Synnex has expanded into adjacent markets such as consumer electronics with the acquisition of two CE focused distributors, RGC and New Age Electronics.

"The two companies gave us inroads into a particular customer base for consumer electronics that we can then leverage our specific services," he stated.

Alsborg maintained that Synnex has not experienced any pressure on its bottom line from the provision of credit to resellers in these tough economic times.

"We have not taken any significant charges for bad accounts receivables and the reason for that is we have very good credit practices in the company long standing."

Alsborg stated that Synnex "doubled its efforts," starting more than a year ago, to review the financial performance of its reseller customers. "Our strategy is to be pre-emptive rather than reactive."

He declined to go into details about how and in what circumstances Synnex will assist resellers caught financially when end user customers delay payments for outstanding bills for implemented solutions.

At the moment, Alsborg could not name any examples of channel partners associated with Synnex that have gone out of business or become bankrupt.

"We find ways to solve their problems within the constraints of our good credit practices," he added.

Meanwhile, Denise Sangster, industry analyst and president of Global Touch, described Synnex's decision not to follow the path taken by other distributors to charge freight surcharges as "gutsy."

She stated this situation began last summer when some IT manufacturers in the face of rising energy costs placed freight surcharges on shipments to the distributors, which in turn sought to recover their costs on the back of the channel.

She noted that Synnex has managed to achieve good revenues and generate high volumes of sales despite a year over year gross margin of 5.84 per cent.

"That is not a lot of margin. So, that means you have to be an extremely well managed company and that margin that they reported with their results is the highest they have ever had and I think that is a very, very good result.

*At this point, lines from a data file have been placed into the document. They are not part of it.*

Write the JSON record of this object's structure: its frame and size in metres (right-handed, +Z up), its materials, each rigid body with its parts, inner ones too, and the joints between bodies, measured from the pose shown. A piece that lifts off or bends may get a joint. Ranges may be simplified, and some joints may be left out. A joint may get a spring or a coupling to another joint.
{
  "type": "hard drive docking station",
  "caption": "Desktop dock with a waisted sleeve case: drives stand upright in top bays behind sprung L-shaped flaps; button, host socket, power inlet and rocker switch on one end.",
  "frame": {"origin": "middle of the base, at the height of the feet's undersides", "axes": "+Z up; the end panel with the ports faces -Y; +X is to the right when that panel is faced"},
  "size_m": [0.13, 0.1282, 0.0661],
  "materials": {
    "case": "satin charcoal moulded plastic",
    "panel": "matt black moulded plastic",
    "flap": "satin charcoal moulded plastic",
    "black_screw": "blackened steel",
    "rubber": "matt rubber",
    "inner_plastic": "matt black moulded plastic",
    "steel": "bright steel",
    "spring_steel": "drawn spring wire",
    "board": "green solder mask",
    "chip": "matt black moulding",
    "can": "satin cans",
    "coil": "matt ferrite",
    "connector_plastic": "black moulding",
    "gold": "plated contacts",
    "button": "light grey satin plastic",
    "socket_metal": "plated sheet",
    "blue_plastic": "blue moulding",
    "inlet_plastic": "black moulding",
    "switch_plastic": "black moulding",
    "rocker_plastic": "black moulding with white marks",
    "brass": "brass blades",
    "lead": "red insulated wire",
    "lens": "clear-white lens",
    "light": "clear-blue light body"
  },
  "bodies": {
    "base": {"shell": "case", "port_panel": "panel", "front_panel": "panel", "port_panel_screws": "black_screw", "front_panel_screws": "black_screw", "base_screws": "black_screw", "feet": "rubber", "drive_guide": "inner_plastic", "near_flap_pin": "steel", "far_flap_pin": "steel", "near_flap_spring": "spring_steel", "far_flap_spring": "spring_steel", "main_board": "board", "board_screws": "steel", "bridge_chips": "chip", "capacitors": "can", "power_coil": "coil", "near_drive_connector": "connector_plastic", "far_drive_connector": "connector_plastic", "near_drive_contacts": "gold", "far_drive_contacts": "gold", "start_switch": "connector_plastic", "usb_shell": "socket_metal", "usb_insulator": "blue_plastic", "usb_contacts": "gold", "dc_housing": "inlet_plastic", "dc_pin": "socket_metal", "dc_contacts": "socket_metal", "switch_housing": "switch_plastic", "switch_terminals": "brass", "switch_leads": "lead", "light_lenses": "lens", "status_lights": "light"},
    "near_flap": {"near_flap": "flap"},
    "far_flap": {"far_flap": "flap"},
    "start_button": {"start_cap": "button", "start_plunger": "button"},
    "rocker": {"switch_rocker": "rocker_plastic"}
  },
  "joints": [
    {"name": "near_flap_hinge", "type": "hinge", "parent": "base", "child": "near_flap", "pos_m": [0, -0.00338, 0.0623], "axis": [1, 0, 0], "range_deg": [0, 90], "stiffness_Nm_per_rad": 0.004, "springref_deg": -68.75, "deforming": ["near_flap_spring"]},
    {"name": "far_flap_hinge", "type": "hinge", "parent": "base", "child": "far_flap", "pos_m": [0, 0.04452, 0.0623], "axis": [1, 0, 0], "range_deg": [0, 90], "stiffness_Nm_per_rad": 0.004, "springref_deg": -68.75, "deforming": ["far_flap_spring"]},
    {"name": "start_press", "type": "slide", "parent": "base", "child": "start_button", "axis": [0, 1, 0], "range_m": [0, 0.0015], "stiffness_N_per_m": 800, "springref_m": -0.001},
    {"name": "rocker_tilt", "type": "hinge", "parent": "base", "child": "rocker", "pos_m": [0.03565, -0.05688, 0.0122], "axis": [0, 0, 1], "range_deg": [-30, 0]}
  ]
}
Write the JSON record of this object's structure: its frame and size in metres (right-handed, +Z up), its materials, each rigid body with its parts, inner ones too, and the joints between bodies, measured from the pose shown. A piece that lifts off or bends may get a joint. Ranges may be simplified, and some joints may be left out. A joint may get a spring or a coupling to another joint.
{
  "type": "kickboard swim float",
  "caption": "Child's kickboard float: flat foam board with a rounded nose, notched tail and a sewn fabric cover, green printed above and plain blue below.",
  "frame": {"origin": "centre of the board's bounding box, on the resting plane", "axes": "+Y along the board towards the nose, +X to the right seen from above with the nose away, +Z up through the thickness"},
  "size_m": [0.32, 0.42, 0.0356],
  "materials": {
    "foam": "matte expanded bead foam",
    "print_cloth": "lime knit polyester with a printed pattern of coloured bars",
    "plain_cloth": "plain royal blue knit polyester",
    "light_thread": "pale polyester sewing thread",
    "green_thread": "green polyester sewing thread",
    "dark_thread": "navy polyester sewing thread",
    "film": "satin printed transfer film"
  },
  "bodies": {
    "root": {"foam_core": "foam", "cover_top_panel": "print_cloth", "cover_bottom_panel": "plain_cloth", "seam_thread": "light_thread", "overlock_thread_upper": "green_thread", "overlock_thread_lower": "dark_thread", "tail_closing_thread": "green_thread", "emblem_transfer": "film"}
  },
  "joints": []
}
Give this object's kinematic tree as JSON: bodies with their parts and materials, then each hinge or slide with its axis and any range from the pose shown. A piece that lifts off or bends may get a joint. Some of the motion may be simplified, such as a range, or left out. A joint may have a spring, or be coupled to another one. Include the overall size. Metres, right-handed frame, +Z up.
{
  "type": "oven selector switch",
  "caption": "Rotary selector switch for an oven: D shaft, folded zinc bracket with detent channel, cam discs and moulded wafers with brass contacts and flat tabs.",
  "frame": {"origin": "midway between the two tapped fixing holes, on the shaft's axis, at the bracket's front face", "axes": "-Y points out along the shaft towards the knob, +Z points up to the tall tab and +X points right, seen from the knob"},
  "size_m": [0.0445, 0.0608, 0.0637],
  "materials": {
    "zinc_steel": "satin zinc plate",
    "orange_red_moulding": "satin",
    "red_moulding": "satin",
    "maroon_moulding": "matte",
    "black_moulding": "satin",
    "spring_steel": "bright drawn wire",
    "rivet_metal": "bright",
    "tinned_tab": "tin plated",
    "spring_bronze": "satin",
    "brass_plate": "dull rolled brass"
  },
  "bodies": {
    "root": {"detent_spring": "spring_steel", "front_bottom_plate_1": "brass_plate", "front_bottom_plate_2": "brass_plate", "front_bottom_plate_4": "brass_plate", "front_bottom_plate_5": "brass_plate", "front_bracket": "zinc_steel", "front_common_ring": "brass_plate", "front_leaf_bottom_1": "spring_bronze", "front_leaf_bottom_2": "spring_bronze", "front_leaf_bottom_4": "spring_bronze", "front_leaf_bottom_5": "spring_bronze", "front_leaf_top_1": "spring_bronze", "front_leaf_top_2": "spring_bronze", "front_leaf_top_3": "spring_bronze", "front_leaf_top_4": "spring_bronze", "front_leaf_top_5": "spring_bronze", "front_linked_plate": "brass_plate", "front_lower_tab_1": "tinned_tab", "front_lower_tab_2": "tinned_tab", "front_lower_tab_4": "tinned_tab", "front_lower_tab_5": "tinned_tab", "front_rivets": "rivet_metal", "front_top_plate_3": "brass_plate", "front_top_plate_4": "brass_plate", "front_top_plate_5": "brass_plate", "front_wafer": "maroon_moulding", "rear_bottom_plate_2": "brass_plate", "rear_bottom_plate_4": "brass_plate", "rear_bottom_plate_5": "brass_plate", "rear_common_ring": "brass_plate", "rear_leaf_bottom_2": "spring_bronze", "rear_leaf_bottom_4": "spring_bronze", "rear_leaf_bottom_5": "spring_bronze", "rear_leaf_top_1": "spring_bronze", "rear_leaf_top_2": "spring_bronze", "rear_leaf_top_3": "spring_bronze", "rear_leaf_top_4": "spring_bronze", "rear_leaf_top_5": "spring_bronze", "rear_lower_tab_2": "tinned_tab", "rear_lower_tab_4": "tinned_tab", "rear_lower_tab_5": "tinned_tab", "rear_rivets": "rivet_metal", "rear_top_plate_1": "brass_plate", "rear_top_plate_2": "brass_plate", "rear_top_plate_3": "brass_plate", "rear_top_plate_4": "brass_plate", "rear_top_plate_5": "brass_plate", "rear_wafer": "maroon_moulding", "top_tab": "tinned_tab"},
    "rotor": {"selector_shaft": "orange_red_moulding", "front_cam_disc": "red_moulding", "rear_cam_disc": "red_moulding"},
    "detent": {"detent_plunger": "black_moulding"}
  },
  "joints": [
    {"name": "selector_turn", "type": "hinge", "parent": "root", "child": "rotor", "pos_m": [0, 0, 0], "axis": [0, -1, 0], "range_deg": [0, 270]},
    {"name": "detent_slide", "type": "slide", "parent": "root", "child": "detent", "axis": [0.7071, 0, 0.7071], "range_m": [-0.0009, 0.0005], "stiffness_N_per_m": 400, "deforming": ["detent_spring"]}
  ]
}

Synnex has differentiated itself from the competition with unique products and services including consumer electronics for enterprise solutions, document management, contract assembly and outsourcing, as well as make aggressive moves into storage and networking and telephony, Sangster explained.

This IT distributor has announced that it has managed to reduce by one day each quarter its day sales outstanding or the amount of time it takes for customer to pay their bills.

"As companies are reporting their end of year returns one of the big concerns is how fast are the customers paying their bills. The key measurement that we are seeing around the world is that the days outstanding in many companies are increasing dramatically," stated Sangster.

Companies that are well run and focus on their business can be successful even in a bad market, remarked Rob Enderle, principal analyst at the Enderle Group.

"Over the reporting period [Synnex] not only showed strong results but reduced substantially much of their debt, putting them in much better condition to survive the still coming storm."